(Dataset extract):
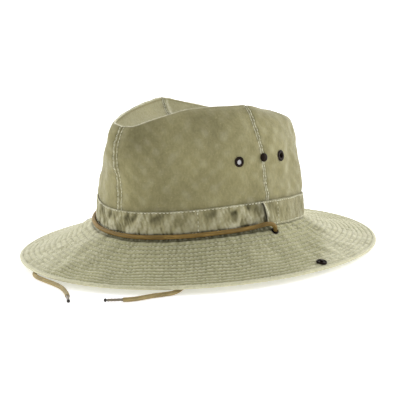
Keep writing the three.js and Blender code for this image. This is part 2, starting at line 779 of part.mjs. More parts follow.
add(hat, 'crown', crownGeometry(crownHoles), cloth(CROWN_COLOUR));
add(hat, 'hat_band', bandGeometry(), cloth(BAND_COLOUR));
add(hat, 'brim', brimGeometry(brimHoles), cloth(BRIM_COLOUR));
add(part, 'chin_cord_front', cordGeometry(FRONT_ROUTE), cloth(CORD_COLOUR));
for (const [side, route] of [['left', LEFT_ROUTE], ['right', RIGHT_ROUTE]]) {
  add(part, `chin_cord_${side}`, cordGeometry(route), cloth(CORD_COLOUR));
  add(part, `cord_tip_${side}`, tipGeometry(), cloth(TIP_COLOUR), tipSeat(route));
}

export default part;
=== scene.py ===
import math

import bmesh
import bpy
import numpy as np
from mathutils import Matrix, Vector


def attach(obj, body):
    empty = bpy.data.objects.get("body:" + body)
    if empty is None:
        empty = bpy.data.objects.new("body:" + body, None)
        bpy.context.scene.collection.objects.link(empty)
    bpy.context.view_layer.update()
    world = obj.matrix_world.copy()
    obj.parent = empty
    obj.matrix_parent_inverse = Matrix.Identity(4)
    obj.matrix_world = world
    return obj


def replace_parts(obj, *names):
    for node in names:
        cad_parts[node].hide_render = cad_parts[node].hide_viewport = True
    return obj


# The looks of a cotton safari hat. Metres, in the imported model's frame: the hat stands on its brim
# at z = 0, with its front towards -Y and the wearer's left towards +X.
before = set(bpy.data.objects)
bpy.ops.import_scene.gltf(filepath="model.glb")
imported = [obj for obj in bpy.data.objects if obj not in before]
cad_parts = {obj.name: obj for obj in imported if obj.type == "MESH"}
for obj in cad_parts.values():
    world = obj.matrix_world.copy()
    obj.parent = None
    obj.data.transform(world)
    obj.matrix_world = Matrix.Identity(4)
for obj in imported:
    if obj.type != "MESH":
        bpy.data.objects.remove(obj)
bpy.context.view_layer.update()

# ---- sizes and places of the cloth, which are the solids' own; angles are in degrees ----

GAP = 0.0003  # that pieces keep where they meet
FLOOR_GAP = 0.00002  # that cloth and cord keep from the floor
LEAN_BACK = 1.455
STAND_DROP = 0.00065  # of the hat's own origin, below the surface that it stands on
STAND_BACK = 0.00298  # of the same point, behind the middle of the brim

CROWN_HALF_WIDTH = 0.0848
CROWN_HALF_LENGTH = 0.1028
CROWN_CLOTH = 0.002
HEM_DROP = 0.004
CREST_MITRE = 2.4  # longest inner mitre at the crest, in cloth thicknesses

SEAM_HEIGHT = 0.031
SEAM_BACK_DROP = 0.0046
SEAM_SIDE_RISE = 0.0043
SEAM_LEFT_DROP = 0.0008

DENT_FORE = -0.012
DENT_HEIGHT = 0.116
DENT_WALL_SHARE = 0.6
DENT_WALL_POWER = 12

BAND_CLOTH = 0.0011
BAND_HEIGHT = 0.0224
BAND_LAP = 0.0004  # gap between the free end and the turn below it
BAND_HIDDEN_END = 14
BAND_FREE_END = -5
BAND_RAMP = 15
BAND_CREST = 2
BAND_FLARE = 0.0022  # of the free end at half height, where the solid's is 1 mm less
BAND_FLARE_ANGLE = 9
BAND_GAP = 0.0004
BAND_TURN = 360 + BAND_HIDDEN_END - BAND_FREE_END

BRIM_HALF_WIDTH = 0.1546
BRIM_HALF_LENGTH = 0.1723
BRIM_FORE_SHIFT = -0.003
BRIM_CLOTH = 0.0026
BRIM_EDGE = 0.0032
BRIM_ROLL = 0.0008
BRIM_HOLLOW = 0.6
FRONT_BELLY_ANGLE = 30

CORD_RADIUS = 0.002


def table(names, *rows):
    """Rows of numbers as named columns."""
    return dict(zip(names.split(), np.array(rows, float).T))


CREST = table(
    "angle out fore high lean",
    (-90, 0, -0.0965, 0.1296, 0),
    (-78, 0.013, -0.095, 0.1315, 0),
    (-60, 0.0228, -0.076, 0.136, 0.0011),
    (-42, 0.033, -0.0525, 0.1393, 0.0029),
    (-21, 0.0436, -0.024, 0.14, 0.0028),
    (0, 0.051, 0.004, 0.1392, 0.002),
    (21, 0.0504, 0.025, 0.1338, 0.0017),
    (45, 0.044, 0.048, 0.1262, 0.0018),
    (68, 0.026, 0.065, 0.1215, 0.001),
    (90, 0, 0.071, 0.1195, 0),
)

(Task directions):
Reproduce the lines exactly, taking as the first line the one with "add(hat, 'brim', brimGeometry(brimHoles), cloth(BRIM_COLOUR));" and as the last line the one with "cad_parts[node].hide_render = cad_parts[node].hide_viewport", and include nothing else.

(Complete answer):
add(hat, 'brim', brimGeometry(brimHoles), cloth(BRIM_COLOUR));
add(part, 'chin_cord_front', cordGeometry(FRONT_ROUTE), cloth(CORD_COLOUR));
for (const [side, route] of [['left', LEFT_ROUTE], ['right', RIGHT_ROUTE]]) {
  add(part, `chin_cord_${side}`, cordGeometry(route), cloth(CORD_COLOUR));
  add(part, `cord_tip_${side}`, tipGeometry(), cloth(TIP_COLOUR), tipSeat(route));
}

export default part;
=== scene.py ===
import math

import bmesh
import bpy
import numpy as np
from mathutils import Matrix, Vector


def attach(obj, body):
    empty = bpy.data.objects.get("body:" + body)
    if empty is None:
        empty = bpy.data.objects.new("body:" + body, None)
        bpy.context.scene.collection.objects.link(empty)
    bpy.context.view_layer.update()
    world = obj.matrix_world.copy()
    obj.parent = empty
    obj.matrix_parent_inverse = Matrix.Identity(4)
    obj.matrix_world = world
    return obj


def replace_parts(obj, *names):
    for node in names:
        cad_parts[node].hide_render = cad_parts[node].hide_viewport = True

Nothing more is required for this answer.